Jordan

Air Jordan 1 Retro High OG "Bred / Banned"

2016

Sneaker history

The Air Jordan 1 Retro High OG in the Bred colorway is one of the most historically loaded shoes in the canon, and the 2016 retro is regarded by many collectors as the most faithful reproduction of the original 1985 design produced up to that point. Jordan Brand released it on September 3, 2016, with a style code of 555088-001, positioning it as part of a broader Banned campaign that leaned hard into the mythology surrounding the NBA’s uniform-policy confrontation with Michael Jordan during his rookie season. The 1985 original, famously marketed as the shoe the league tried to stop, earned its Banned nickname after the NBA fined Jordan for wearing footwear that did not meet the requirement for at least 51 percent white in competition, though revisionist research has since established that the actual banned shoe was the Nike Air Ship, not the Air Jordan 1. Nike turned the fines into a marketing engine, paying them on Jordan’s behalf and building the rebellious image that still drives demand for this colorway forty years on.

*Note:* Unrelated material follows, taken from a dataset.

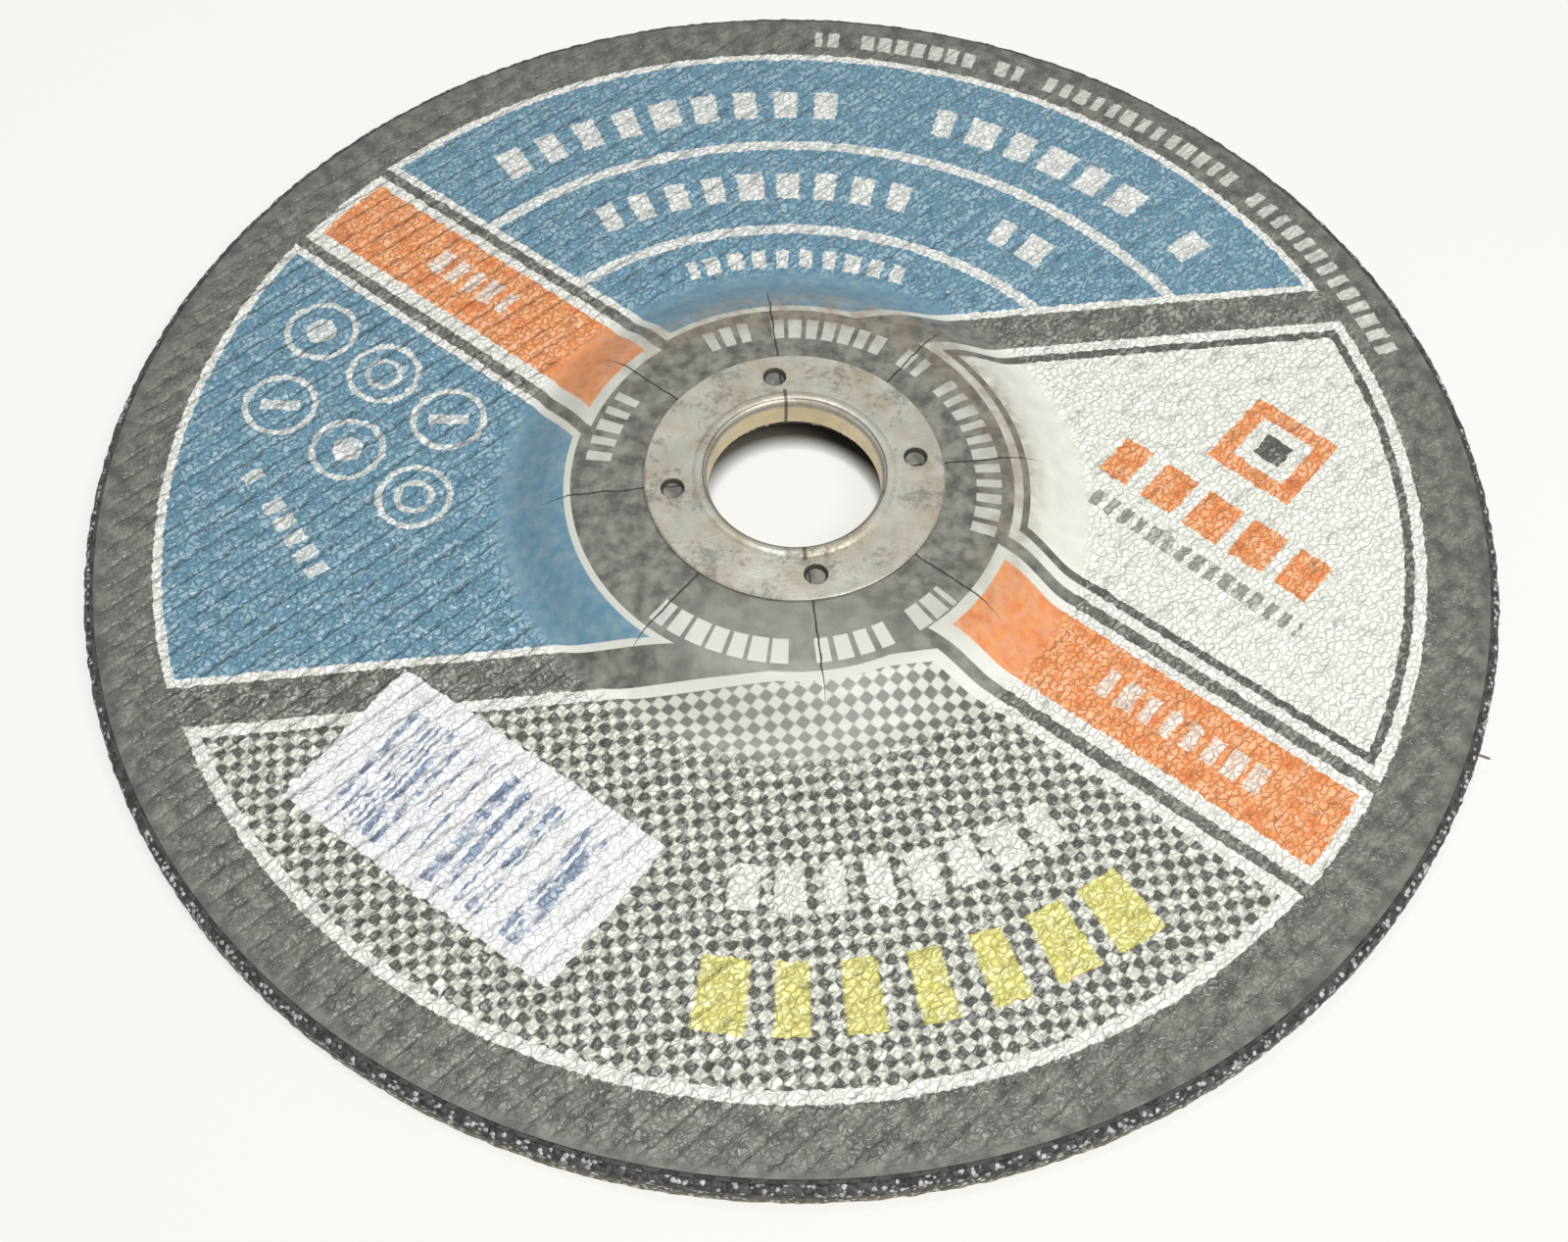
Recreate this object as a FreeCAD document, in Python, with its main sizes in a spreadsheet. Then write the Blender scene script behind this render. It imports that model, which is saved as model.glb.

The 2016 retro corrected course from earlier iterations by adopting the High OG construction, which brought the collar shape, tumbled leather quality, and overall proportions closer to the 1985 build than any retro since 1994. The black leather base paired with varsity red on the toe box, collar, and Swoosh sits over a white cupsole, with the original Wings logo stamped on the ankle and Nike Air branding on the tongue. No red X on the heel, no special sockliner, just the core colorway executed with premium materials and accurate blocking. The 2016 release marked the sixth retro of the Bred Jordan 1 and remains a benchmark version of the silhouette.